Originally, many interwar-era progressives opposed strengthening the First Amendment because they feared it would legitimize the judiciary, which they associated with Lochner v. New York, the 1905 decision that invalidated a New York maximum-hour law for bakers, and with subsequent judicial blows to Progressive Era-reform efforts like minimum wage and workers’ compensation laws. But labor radicals within the American Civil Liberties Union were less optimistic about legislative solutions to economic inequality, and they hoped that a constitutional commitment to free speech could protect workers’ right to organize.
“The vision of free speech espoused by the early ACLU is not the one we read about in constitutional law casebooks,” Weinrib said. “What the ACLU’s founders wanted to protect was something they called the right of agitation—the right to secure fundamental change through economic weapons such as picketing, boycotts, and strikes without state interference.”
Since the right of agitation wasn’t likely to attract the support of either mainstream progressives or conservatives, the ACLU went for a subtler long-term strategy.
“It expanded its operations into areas like academic freedom, artistic expression, sex education—areas where it could get broad-based consensus,” Weinrib explained. “And by challenging procedural irregularities and factual determinations, rather than pushing aggressive First Amendment claims, it began to achieve some small victories in the courts.”
As the ACLU tamed its rhetoric, however, the split among its supporters deepened. Many of the ACLU’s allies supported New Deal labor policy, including government efforts to regulate business speech. What’s more, when the Supreme Court signaled its new deference to legislation in the late 1930s, conservatives embraced civil liberties as a way to protect business from government regulation, seeing it as a stand-in for freedom of contract.
In the end, the ACLU ended up siding with business and parting ways with the labor movement—a decision that “nearly tore the ACLU apart,” Weinrib said.
“It was a profound crisis,” she said. “But this was not simply a matter of the ACLU abandoning its original goals. Rather, it felt that protecting business speech, even when it seemed more economic than expressive, was the only way to ensure that picketing and boycotts would be protected, too.”

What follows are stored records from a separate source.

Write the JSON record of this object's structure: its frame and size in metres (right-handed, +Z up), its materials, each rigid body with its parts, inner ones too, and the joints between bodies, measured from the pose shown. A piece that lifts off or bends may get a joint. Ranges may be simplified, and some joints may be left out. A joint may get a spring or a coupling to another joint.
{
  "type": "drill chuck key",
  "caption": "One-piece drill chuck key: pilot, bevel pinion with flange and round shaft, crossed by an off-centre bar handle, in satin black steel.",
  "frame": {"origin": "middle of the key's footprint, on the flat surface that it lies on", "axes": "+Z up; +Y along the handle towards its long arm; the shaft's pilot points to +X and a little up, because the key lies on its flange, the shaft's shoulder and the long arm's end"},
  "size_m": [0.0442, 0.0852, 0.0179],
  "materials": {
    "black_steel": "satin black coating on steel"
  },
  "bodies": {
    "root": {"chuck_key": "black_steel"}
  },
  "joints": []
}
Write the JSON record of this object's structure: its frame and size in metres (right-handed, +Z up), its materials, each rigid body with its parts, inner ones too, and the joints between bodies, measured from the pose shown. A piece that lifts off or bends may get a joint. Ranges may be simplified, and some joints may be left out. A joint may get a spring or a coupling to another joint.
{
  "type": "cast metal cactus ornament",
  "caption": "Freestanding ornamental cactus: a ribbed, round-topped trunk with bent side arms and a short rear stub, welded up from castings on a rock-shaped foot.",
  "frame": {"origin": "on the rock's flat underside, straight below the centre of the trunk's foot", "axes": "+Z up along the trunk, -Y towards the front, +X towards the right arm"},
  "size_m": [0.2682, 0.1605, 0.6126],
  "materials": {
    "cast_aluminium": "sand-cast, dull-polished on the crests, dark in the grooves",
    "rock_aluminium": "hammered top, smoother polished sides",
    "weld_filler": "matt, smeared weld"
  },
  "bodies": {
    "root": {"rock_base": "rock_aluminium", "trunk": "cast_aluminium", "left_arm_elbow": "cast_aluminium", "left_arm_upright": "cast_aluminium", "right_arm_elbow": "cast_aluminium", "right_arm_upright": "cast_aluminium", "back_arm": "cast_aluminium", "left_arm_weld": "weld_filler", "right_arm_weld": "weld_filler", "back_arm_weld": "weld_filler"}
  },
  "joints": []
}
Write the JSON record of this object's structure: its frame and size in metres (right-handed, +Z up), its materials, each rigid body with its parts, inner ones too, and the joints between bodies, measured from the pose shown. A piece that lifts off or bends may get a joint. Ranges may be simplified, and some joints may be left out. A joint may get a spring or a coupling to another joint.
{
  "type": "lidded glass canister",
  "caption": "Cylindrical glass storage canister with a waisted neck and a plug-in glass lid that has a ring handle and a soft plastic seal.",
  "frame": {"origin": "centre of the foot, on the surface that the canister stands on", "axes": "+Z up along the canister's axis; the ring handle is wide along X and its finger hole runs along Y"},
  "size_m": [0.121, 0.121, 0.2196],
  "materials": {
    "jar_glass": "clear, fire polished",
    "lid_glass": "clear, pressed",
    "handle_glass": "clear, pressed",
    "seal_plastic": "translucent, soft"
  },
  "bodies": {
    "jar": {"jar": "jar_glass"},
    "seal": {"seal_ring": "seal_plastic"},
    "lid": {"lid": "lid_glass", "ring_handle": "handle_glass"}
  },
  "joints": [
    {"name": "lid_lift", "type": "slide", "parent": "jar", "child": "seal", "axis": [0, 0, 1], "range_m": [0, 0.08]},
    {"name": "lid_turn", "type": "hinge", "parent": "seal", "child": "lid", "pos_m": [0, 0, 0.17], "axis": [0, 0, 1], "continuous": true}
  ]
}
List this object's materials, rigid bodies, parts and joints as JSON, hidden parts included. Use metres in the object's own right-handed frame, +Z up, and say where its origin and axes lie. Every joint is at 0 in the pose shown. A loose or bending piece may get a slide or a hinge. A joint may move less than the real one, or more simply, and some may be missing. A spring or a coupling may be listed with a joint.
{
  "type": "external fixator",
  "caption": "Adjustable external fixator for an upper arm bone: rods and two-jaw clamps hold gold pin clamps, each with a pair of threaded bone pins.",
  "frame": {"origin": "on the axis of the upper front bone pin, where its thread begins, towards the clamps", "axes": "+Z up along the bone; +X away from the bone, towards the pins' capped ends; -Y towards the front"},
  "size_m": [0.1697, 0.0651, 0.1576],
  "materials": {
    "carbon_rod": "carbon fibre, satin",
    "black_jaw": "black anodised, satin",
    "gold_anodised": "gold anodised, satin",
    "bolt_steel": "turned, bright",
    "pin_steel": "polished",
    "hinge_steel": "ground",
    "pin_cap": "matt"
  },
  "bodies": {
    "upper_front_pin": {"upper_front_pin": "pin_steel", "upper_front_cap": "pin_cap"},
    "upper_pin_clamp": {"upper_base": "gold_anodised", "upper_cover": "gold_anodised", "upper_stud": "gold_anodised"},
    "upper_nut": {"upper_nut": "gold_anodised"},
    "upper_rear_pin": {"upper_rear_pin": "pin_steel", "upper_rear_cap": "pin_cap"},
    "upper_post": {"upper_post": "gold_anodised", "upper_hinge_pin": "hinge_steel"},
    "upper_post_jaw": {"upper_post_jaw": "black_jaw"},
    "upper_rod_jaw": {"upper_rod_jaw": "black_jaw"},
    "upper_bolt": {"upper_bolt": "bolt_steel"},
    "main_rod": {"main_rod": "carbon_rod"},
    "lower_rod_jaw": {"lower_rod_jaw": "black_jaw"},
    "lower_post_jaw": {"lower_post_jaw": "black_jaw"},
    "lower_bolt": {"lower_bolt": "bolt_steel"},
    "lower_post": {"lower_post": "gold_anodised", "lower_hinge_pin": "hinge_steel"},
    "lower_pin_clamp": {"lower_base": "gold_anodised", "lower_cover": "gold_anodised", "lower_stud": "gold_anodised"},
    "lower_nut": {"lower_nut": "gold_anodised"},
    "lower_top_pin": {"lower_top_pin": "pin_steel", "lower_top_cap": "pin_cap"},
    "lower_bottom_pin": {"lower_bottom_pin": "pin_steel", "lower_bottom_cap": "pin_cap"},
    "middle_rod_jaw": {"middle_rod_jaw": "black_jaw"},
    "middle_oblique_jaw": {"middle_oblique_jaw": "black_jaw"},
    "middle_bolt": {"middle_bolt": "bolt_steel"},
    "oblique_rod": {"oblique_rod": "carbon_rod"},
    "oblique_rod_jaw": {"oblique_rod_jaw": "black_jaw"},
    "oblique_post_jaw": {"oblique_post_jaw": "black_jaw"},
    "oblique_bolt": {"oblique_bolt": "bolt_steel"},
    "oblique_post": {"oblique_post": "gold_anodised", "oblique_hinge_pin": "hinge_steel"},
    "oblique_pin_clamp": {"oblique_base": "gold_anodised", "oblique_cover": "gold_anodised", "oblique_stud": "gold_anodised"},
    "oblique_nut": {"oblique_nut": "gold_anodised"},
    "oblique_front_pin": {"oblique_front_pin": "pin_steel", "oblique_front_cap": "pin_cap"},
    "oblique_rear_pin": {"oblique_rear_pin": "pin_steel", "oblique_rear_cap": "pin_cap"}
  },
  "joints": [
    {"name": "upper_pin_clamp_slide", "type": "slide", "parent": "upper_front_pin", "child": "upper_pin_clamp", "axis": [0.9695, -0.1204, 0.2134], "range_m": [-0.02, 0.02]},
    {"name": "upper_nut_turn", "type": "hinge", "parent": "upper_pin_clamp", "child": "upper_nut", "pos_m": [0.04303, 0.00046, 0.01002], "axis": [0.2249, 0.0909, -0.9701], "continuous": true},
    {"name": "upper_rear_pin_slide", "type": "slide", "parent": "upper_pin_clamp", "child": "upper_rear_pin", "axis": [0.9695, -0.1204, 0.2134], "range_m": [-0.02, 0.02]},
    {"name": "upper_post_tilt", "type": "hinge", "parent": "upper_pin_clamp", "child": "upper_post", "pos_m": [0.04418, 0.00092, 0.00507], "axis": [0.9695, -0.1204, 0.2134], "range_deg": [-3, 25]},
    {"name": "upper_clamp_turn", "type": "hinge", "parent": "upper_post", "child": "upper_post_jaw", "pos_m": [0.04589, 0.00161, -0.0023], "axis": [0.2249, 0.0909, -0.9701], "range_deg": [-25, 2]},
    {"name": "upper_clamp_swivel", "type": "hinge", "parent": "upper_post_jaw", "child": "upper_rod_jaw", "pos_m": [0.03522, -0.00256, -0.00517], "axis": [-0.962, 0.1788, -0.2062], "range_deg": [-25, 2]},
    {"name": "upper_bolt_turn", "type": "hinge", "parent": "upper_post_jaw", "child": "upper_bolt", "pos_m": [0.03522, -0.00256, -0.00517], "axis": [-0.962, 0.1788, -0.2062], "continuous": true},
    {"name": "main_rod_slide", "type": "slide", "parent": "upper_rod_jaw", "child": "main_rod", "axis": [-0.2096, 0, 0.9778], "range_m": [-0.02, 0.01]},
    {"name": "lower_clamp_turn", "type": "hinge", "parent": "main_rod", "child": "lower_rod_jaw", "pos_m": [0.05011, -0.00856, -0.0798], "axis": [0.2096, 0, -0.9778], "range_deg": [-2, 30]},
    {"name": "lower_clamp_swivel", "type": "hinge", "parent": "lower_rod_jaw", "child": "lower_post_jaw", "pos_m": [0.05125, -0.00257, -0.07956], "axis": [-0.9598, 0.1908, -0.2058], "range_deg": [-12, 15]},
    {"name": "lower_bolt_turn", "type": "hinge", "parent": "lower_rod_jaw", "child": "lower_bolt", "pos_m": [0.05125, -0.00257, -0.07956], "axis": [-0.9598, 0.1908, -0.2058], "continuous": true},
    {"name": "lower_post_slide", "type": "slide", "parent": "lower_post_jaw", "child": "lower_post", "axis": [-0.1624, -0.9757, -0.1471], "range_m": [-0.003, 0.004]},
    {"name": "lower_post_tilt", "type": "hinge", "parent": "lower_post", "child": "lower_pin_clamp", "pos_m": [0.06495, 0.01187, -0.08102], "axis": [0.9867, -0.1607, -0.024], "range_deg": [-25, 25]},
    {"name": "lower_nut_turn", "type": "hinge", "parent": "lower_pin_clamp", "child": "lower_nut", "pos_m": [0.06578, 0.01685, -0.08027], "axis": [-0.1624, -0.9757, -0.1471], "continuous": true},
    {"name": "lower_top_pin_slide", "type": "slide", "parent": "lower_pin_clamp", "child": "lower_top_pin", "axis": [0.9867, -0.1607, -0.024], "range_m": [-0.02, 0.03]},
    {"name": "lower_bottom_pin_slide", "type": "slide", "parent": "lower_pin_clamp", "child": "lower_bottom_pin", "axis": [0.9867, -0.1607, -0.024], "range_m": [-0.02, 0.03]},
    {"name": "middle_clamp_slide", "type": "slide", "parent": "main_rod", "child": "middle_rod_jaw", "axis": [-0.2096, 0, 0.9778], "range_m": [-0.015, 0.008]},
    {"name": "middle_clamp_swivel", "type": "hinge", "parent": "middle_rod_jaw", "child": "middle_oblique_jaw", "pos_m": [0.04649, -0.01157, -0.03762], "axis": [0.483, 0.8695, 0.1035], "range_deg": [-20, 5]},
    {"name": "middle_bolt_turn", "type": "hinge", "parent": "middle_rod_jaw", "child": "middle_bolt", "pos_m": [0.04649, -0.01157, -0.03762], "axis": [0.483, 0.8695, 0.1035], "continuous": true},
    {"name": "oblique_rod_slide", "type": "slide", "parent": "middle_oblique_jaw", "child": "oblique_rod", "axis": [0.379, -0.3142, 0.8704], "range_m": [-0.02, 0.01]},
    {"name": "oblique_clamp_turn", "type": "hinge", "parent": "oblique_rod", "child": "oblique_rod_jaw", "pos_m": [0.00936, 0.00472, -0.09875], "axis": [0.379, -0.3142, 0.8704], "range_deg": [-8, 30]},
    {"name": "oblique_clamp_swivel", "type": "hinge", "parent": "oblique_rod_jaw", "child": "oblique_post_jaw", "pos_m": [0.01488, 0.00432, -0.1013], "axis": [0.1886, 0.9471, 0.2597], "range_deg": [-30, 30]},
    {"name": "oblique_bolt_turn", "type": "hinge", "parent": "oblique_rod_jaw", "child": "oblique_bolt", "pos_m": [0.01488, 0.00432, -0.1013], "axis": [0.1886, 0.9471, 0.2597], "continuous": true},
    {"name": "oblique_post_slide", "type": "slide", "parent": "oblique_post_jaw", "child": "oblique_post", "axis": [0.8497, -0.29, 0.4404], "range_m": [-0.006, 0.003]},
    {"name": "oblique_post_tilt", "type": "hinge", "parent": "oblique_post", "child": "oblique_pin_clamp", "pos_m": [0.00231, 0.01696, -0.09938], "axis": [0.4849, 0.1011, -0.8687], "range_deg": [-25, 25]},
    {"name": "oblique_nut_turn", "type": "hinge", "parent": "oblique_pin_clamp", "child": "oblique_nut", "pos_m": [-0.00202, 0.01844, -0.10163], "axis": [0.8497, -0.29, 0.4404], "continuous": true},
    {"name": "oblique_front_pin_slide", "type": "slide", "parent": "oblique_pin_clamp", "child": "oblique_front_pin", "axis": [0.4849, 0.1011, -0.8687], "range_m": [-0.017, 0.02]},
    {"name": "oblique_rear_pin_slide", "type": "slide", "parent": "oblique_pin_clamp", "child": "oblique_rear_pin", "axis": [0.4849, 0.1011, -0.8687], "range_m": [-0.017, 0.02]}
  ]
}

At first, it seemed like the strategy was working. In 1940, the US Supreme Court handed down decisions that upheld the right to picket as an expression of ideas (Thornhill v. Alabama) and the right to peacefully publicize the facts of a labor dispute (Carlson v. California). In an interesting parallel to today’s debate over Citizens United, a University of Chicago Law School professor named Charles O. Gregory, a labor scholar, criticized the Court’s use of the First Amendment to insulate labor activity from local regulation, explaining that it revived “the doctrine of ‘substantive due process’” that progressives had long denounced.
Eventually, the Supreme Court retreated from these protections for labor speech. But judicial enforcement of the First Amendment stuck, and the Warren Court in the 1950s and 1960s steadily expanded the First Amendment’s reach as free speech became one of the nation’s most-cherished values.
And it’s that “golden age of the First Amendment” that may cloud some of today’s Citizens-United-fueled debate over the limits of the First Amendment and the extent to which the judiciary should intervene. But Weinrib said, regardless of one’s view on those points, both sides should agree that the recent controversy didn’t emerge from nowhere.
“For too long, discussion of the First Amendment has rested on a mythologized account of how the Constitution came to protect free speech,” Weinrib reflected. “I hope that engaging with the modern First Amendment’s messy origins—with the ambitions as well as the disappointments of its champions—will push today’s advocates to rethink received wisdoms and to craft a First Amendment jurisprudence that is suited to our own, equally messy time.”